In 2014’s Trial Lawyers Association decision, the SCC held that section 96 forbids governments to unreasonably infringe people’s access to them. In that case, excessively high court filing fees established by the government of British Columbia were struck down on this basis. “Access to justice,” Chief Justice McLachlin wrote, “is fundamental to the rule of law.” The provinces do not have the right to “administer justice in a way that denies the right of Canadians to access courts of superior jurisdiction.” Courts might be ready to find that governments’ creation and tolerance of systemic delay is infringing people’s right of access to section 96 courts.
Section 96 and Tribunals
A section 96 argument might be even stronger regarding systemic delay in provincial tribunals. The provincial statutes that empower the tribunals typically foreclose access to superior courts. You cannot sue your landlord or your tenant in the Superior Court of Justice, or even the Small Claims Court. This makes sense, so long as the tribunals entrusted this work are properly resourced, designed, and managed.
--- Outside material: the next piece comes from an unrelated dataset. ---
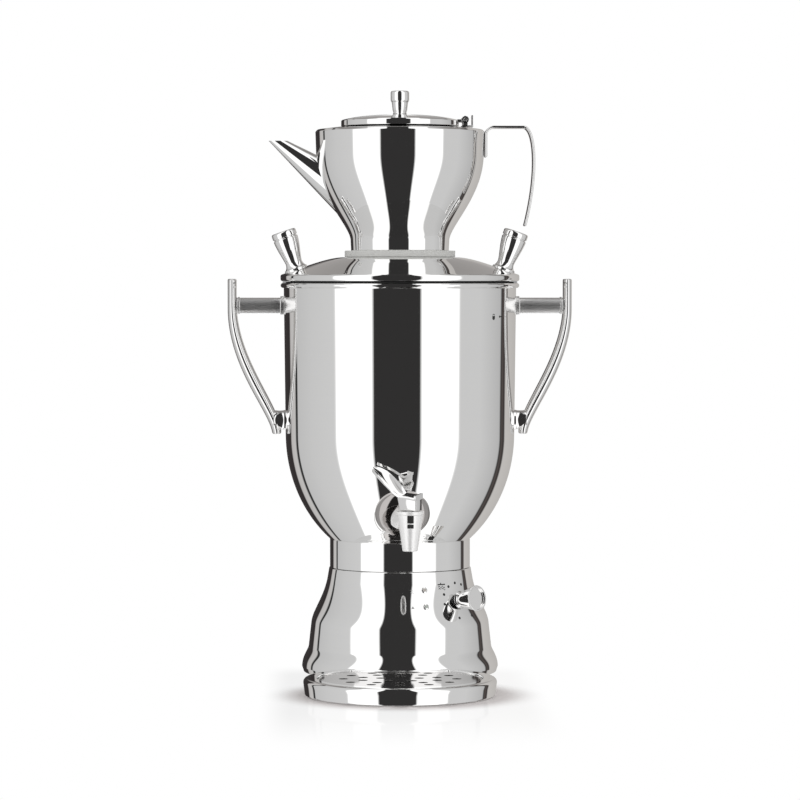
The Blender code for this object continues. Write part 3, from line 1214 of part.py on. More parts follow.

However, if they are not, this may create another line of constitutional attack on provincial mismanagement of the tribunals. Provinces cannot remove classes of dispute from the jurisdiction of superior courts, and entrust those matters to tribunals, unless certain conditions are met. These conditions were established by the SCC in the two Residential Tenancies cases and in last year’s Article 35 Reference interpreting section 96. They pertain, broadly speaking, to the function of the superior courts within the Canadian legal system. However, the 2014 Trial Lawyers Association case (discussed above) might be the foundation for a new condition. Perhaps provinces should not be allowed to exclude people from superior courts unless the tribunals they establish as alternatives offer a reasonable modicum of access to justice.
Justice delayed can, in a very real sense, be justice denied. Legal rights eventually become meaningless as the months and years drag on. Telling people that no one in a position of authority can hear their matter for months or years is tantamount to telling them that they, and their rights, are irrelevant. It is an affront to human dignity, and unlikely to promote trust and social cohesion. If Canadian courts mean what they say about the rule of law and access to justice, it is time for them to take another long hard look at systemic delay.